In the Old Vic’s game revival of this middling Tennessee Williams melodrama, Kim Cattrall is Alexandra Del Lago, a faded screen starlet who has fled the premiere of her comeback movie, horrified at the sight of her aged face.
Setting up the play’s most ludicrous twist, she had completely isolated herself from the world, travelling America incognito on a booze and drugs-addled binge after falling in with a handsome chancer called, er, Chance. As the play opens, the two of them are shacked up in an opulent hotel in St Cloud, Florida; what Chance hasn’t mentioned is that this is his hometown, where he has a spectacular amount of unfinished business.
On the face of it, American actor Seth Numrich is an odd choice of Chance – he’s younger and prettier than the slightly fading 29-year-old he's made out to be. But he puts in such a belter of a turn that it doesn’t really matter. With eyes that flit painfully between cocky and defeated, Numrich offers an exceptionally human and committed portrait of a man caught between a painfully pure memory of who he once was and the grimmer reality of who he has become.

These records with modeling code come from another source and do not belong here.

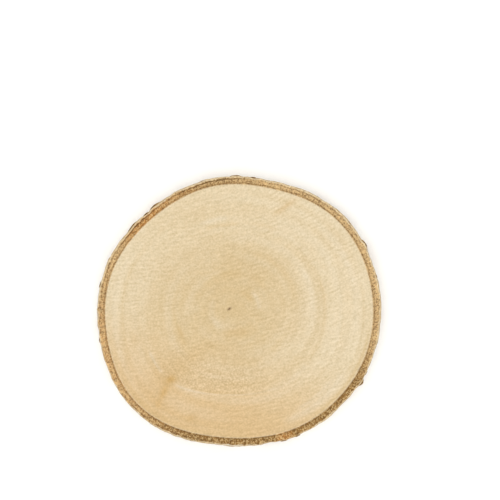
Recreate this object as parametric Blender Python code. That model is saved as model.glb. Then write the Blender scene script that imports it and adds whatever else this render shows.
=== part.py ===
"""Birch wood slice: a thin cross-cut of a birch stem, sawn flat on both faces, with its bark left on.

Metres, +Z up through the thickness. The origin is the middle of the underside, so the slice rests
on the plane z = 0. +X runs along its longest extent. It grew as one piece, so it is one solid.
"""

import math

import bmesh
import bpy
import numpy as np

# Driving dimensions
LONG_SIDE = 0.120  # across the bark, along X
THICKNESS = 0.010  # between the two sawn faces
BARK_SHARE = 0.0625  # the bark's thickness, as a share of the stem's mean radius
PITH = (-0.067, 0.021)  # where the pith lies off the middle, as shares of the mean radius
ARRIS = 0.0003  # the saw leaves this much broken off the bark's two edges
BARK_WANDER = 0.0002  # how far the bark's surface strays in and out
STEPS_ROUND = 240  # points round the stem
BARK_ROWS = 5  # points up the bark, between the two broken edges

# The stem isn't round. Each lobe: crests round the stem, height as a share of the mean radius,
# and the direction of one crest, in degrees from +X towards +Y.
LOBES = (
    (2, 0.030, 15),  # an oval, longest a little above +X
    (3, 0.006, -30),
    (4, 0.007, 40),
    (5, 0.004, 20),
    (6, 0.006, -15),
)

# Where loose bark stands proud: direction in degrees, half-width in degrees, and height.
BARK_SWELLINGS = (
    (-30, 2.0, 0.0005),
    (28, 2.0, 0.0003),
    (91, 2.5, 0.0003),
    (129, 2.0, 0.0004),
    (140, 3.0, 0.0003),
    (168, 2.5, 0.0002),
    (266, 3.0, 0.0002),
    (292, 3.0, 0.0003),
)

# Waves of the bark's surface: crests round the stem, turn from edge to edge, and starting phase.
BARK_WAVES = ((7, 1.9, 0.4), (12, -2.6, 2.0), (19, 3.4, 4.1))


def remove_everything():
    for thing in list(bpy.data.objects):
        bpy.data.objects.remove(thing, do_unlink=True)


def lobed_radius(angles):
    """The stem's radius in each direction, where 1 is its mean radius: 1 plus a cosine for each lobe."""
    radius = np.ones_like(angles)
    for crests, height, crest in LOBES:
        radius += height * np.cos(crests * (angles - math.radians(crest)))
    return radius


def loose_bark(angles):
    """How far loose bark stands proud in each direction: a bell-shaped swelling at each place."""
    proud = np.zeros_like(angles)
    for direction, half_width, height in BARK_SWELLINGS:
        turn = angles - math.radians(direction)
        away = np.degrees(np.arctan2(np.sin(turn), np.cos(turn)))
        proud += height * np.exp(-((away / half_width) ** 2))
    return proud


def bark_wander(angles, rise):
    """How far the bark strays at this share of the thickness: the mean of a few sine waves."""
    waves = [np.sin(crests * angles + turn * rise + phase) for crests, turn, phase in BARK_WAVES]
    return BARK_WANDER * np.mean(waves, axis=0)


def stem_rings():
    """The rings of points, from the underside's bark line, up the bark, to the top face's bark line."""
    angles = np.arange(STEPS_ROUND) * 2 * math.pi / STEPS_ROUND
    round_trip = np.stack([np.cos(angles), np.sin(angles)], axis=1)
    lobed = lobed_radius(angles)
    mean_radius = LONG_SIDE / np.ptp(lobed * np.cos(angles))
    wood = (mean_radius * (lobed - BARK_SHARE))[:, None] * round_trip
    heights = [0.0, *np.linspace(ARRIS, THICKNESS - ARRIS, BARK_ROWS), THICKNESS]
    rings = [(wood, 0.0)]
    for height in heights:
        broken = ARRIS if height in (0.0, THICKNESS) else 0.0
        radius = mean_radius * lobed + loose_bark(angles) + bark_wander(angles, height / THICKNESS)
        rings.append(((radius - broken)[:, None] * round_trip, height))
    rings.append((wood, THICKNESS))
    pith = mean_radius * np.array(PITH)
    return rings, pith


def to_origin(rings, pith):
    """Moves the slice so that the origin is the middle of its box, and sizes it to LONG_SIDE."""
    outline = np.concatenate([points for points, height in rings])
    middle = (outline.min(axis=0) + outline.max(axis=0)) / 2
    grow = LONG_SIDE / np.ptp(outline[:, 0])
    placed = [((points - middle) * grow, height) for points, height in rings]
    return placed, (pith - middle) * grow


def principled(name, colour, roughness):
    material = bpy.data.materials.new(name)
    material.use_nodes = True
    shader = material.node_tree.nodes["Principled BSDF"]
    shader.inputs["Base Color"].default_value = (*colour, 1.0)
    shader.inputs["Roughness"].default_value = roughness
    shader.inputs["Metallic"].default_value = 0.0
    return material


def make_slice():
    """One closed solid: strips of quads between the rings, and a fan from the pith on each face."""
    rings, pith = to_origin(*stem_rings())
    shape = bmesh.new()
    loops = [[shape.verts.new((x, y, height)) for x, y in points] for points, height in rings]
    after = [(i + 1) % STEPS_ROUND for i in range(STEPS_ROUND)]
    for below, above in zip(loops, loops[1:]):
        for i, j in enumerate(after):
            shape.faces.new((below[i], below[j], above[j], above[i]))
    bottom_pith = shape.verts.new((*pith, 0.0))
    top_pith = shape.verts.new((*pith, THICKNESS))
    for i, j in enumerate(after):
        shape.faces.new((loops[0][j], loops[0][i], bottom_pith))
        shape.faces.new((loops[-1][i], loops[-1][j], top_pith))
    strips = len(loops) - 1
    for index, face in enumerate(shape.faces):
        face.material_index = 1 if index < strips * STEPS_ROUND else 0
    bmesh.ops.recalc_face_normals(shape, faces=shape.faces)

    mesh = bpy.data.meshes.new("birch_slice")
    shape.to_mesh(mesh)
    shape.free()
    mesh.materials.append(principled("sawn birch wood", (0.78, 0.61, 0.38), 0.6))
    mesh.materials.append(principled("birch bark", (0.62, 0.55, 0.45), 0.7))
    mesh.shade_smooth()
    mesh.set_sharp_from_angle(angle=math.radians(30))
    slice_object = bpy.data.objects.new("birch_slice", mesh)
    bpy.context.scene.collection.objects.link(slice_object)
    return slice_object


remove_everything()
make_slice()
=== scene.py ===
"""A birch wood slice: the looks of its sawn wood, its bark and the loose paper on its edge.

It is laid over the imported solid, in metres, +Z up, with the slice lying on the plane z = 0.
"""

import math

import bpy
import numpy as np
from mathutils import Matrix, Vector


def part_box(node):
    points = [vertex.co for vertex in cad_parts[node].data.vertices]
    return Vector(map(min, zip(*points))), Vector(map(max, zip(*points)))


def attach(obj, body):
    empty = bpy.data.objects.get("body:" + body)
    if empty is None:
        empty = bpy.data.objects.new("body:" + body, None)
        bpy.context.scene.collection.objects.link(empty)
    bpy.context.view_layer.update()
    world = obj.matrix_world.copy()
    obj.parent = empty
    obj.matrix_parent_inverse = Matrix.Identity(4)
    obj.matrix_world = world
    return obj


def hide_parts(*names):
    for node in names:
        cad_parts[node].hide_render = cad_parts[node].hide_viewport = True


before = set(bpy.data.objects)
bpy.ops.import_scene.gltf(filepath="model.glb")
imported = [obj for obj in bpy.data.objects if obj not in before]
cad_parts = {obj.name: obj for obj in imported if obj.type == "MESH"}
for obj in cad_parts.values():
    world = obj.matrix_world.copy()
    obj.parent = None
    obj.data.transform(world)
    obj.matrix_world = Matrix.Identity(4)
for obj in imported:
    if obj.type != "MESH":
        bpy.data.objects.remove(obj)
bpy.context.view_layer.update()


# --- The sawn wood ---------------------------------------------------------------------------
# Real piece: everything inside the bark, end grain on both faces, with the pith off the middle.
# Material: pale birch, air dried, with its yearly rings, a few stains, and dark flecks.
# Made: cross-cut in one pass of a circular saw, whose teeth left faint arcs, then lightly sanded.

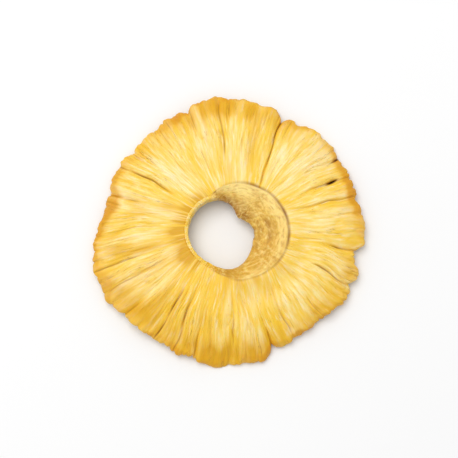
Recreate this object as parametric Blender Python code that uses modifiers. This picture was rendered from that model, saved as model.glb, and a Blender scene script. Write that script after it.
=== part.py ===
"""A dried ring of baby pineapple, lying flat as it came off the drying tray.

A cross slice of a small pineapple, whose core was punched out a little off centre, so that a
crescent of core is left on the +X side of the hole. Drying shrank the flesh to a thin warped
sheet of radial fibre bundles, with deep creases where two fruitlets meet and a notch in the rim
at the end of many of them.

The ring is one solid. A plain section is turned about Z, and each of its points is then moved
by rule: q runs from the hole (-1) over the edge of the core (0) to the rim (1), w from the
underside (-1) to the top (1), and u is the angle at the rim. Metres, +Z up.
"""

import math
from typing import NamedTuple

import bpy
from mathutils import Vector, noise

MM = 0.001

# Plan of the ring, seen from above, about the middle of the slice.
RIM_RADIUS = 31.2 * MM
HOLE_RADIUS = 7.8 * MM
HOLE_CENTRE = Vector((-2.1, -1.2)) * MM
CORE_RADIUS = 11.2 * MM
CORE_CENTRE = Vector((2.3, -1.5)) * MM
LEAST_CORE_WIDTH = 1.0 * MM
WIDE_CORE = 3.0 * MM

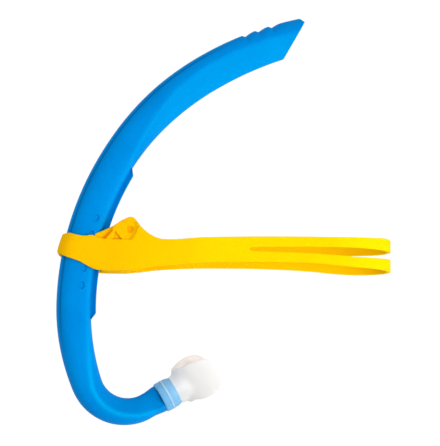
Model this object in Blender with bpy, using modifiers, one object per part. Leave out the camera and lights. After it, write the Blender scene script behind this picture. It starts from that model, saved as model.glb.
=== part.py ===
"""Swimmer's centre snorkel: a curved moulded tube, a head bracket that slides on the tube's rail, a split
head strap and a silicone mouthpiece.

Frame: +Z up, the swimmer faces -X, the head is at +X.  The origin is the middle of the forehead pad's rear
face, where it rests on the forehead.  Driving dimensions are in millimetres; meshes are made in metres.
"""
import math

import bmesh
import bpy
from mathutils import Matrix, Vector

MM = 0.001
GAP = 0.3                       # clearance between touching pieces

# ---- tube: centreline in the XZ plane, from the mouthpiece end to the top -------------------------------
SPIGOT_END = (46.4, -150.6)     # X and Z of the lower end
SPIGOT_TILT = 29.5              # the lower end points this far above +X, degrees
SPIGOT_LENGTH = 17.8            # how far the mouthpiece is pushed on
TUBE_RUNS = (                   # (radius, turn in degrees); radius 0 is a straight of that length
    (0.0, 35.8), (43.0, 99.1), (226.0, 21.6), (304.0, 35.2), (271.0, 22.1), (360.0, 22.0))
BEND_START, BEND_END = 35.8, 110.2
RAIL_ARC_START = 195.4          # length along the centreline where the 304 mm run starts
SLIDE_RADIUS = 304.0
SLIDE_CENTRE = (244.2, -68.2)   # X and Z of that run's centre, the height joint's axis

HALF_DEPTH = (                  # (length along the centreline, half depth fore and aft)
    (0, 13.9), (17.5, 13.9), (18.4, 14.6), (21, 14.4), (31, 13.2), (43, 13.6), (98, 15.7),
    (193, 18.15), (353, 18.2), (468, 19.5), (625, 17.6))
HALF_WIDTH = (
    (0, 13.9), (17.5, 13.9), (18.4, 14.6), (21, 14.4), (31, 13.0), (98, 12.4), (193, 12.3),
    (468, 12.3), (625, 11.6))
SQUARENESS = ((0, 2.0), (31, 2.0), (110, 2.4), (625, 2.4))     # exponent of the superellipse section
WALL = 2.1
SECTION_ANGLES = (0, 15, 30, 34, 48, 62, 76, 90, 105, 120, 135, 150, 165, 180)
BORE_STEPS = 20

SPINE_HEIGHT = 0.7              # raised strip down the front of the tube
SPINE_EDGE = (30.0, 34.0)       # section angles where its edge falls away
SPINE_FADE = ((125, 0), (175, 1), (470, 1), (545, 0))

TOOTH_PEAKS = (541.1, 555.2, 569.2)     # grip notches along the top of the front edge
TOOTH_DROP = 3.4                        # from a peak down to its notch
TOOTH_DEPTH = 2.3
TOOTH_RISE = 10.5

TOP_CUT = ((160.1, 199.9), (182.6, 239.6))      # low and high end of the slanted inlet face, X and Z
TIP_CHAMFER = ((182.6, 239.6), (178.7, 243.1))

DIMPLE_MIDDLE, DIMPLE_PITCH, DIMPLE_COUNT = 252.7, 18.6, 5
DIMPLE_OUT = -6.9               # behind the centreline
DIMPLE_SIZE = (2.75, 1.6, 4.25)         # half sizes: fore and aft, depth, along the tube

# ---- rail on the tube's rear, and the slider that holds it ----------------------------------------------
RAIL_SPAN = (178.0, 359.0)      # lengths along the centreline
RAIL_HEIGHT = 4.95
RAIL_CHAMFER = 8.0
RAIL_BASE, RAIL_WAIST, RAIL_FACE = 4.5, 6.2, 5.4        # half widths from the tube outwards
SLIDER_HALF_LENGTH = 20.0
SLIDER_PROFILE = (              # (outwards from the centreline, sideways), a C round the rail
    (-18.0, 5.1), (-18.0, 12.2), (-27.0, 12.2), (-27.0, -12.2), (-18.0, -12.2), (-18.0, -5.1),
    (-22.1, -6.75), (-23.55, -6.75), (-23.55, 6.75), (-22.1, 6.75))
NUB_SIZE = (2.1, 0.6, 3.5)
NUB_SIDE = 12.0

# ---- head bracket: collar round the tube, spacer and forehead pad ---------------------------------------
COLLAR_CLEARANCE = 0.6
COLLAR_THICKNESS = 2.2
COLLAR_END = 36.0               # X where the collar's arms become the strap
COLLAR_TOP = (                  # (X at the height of the tube's slide centre line, Z)
    (-71.2, 10.9), (-66.2, 13.2), (-48.5, 9.1), (-35.2, 13.3), (-26.9, 19.5), (-19, 22.5), (-13.5, 25.6),
    (-6, 28.5), (0, 30.5), (6.3, 25.2), (12.6, 17.4), (19, 12.0), (26, 8.3), (36, 6.3))
COLLAR_BOTTOM = (
    (-71.2, -6.0), (-69.5, -9.6), (-64.8, -11.3), (-54.9, -14.0), (-43.1, -20.5), (-29.3, -26.8),
    (-20, -29.3), (-6, -30.6), (3, -28.8), (21, -25.5), (31, -22.9), (36, -22.2))
ARM_SIDE = (                    # (X, inner half width) of the arms and of the strap behind them
    (-52, 12.9), (-38, 12.95), (-24, 13.1), (0, 14.7), (31, 17.2), (50, 19.8), (70, 23.0), (85, 25.2),
    (126, 28.0), (170, 31.8), (190, 33.2), (212, 34.0))
ARM_WINDOWS = (                 # openings through each arm above the strap line, corners as (X, Z)
    ((-19.5, 7.0), (-9.0, 7.0), (-9.5, 10.0), (-14.8, 16.0)),
    ((-4.2, 13.0), (1.5, 10.5), (4.8, 13.5), (2.2, 19.5), (-3.4, 19.8)))

PAD_REACH, PAD_HALF_WIDTH = 31.0, 15.0          # semi-axes of the pad's curve seen from above
PAD_THICKNESS = 1.7
PAD_TOP = ((0, 31.0), (6.3, 24.6), (12.6, 16.9), (19, 11.6), (26, 7.8), (31, 6.6))
PAD_BOTTOM = ((0, -30.0), (10, -27.4), (21, -25.0), (31, -22.6))

CORE_HALF_WIDTH = 9.5
CORE_WEB = 1.6                  # half thickness of the middle web
CORE_TOP = ((-18.6, 20.5), (-3.0, 27.5))
CORE_BACK = -2.0
CORE_POCKETS = (
    ((-17.5, 8.0), (-4.8, 8.0), (-4.8, 23.6), (-16.4, 18.4)),
    ((-21.5, -9.5), (-4.8, -9.5), (-4.8, 5.4), (-20.0, 5.4)),
    ((-25.0, -25.0), (-4.8, -25.0), (-4.8, -12.1), (-22.5, -12.1)))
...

It’s a great performance and Chance is the play’s one great character. His chemistry with Cattrall is odd, however – in her first scene she couldn’t be any more preposterous, a barely functional, sub-‘Ab Fab’ wreck; sparks do not fly, to the point that her eventual demands for sex feel like a naff contrivance. And her queenly resurrection at the end is equally hard to believe. Cattrall gives it a good shot, but if feels like she’s putting too much faith in Williams’s broad writing, when she could have found a more nuanced way around it.
Her scenes bookend the play – in between Chance gets embroiled in some murky local politics, as he ineptly tries to wrestle his childhood sweetheart Heavenly (Louise Dylan) back from her monstrous father. It’s all pretty bombastic, but entertainingly so, and it’s to director Marianne Elliott’s credit that she embraces this thoroughly, with a thrillingly OTT setpiece scene in a raging thunderstorm. All very watchable, but aside from Numrich’s soulful turn the play lacks a centre.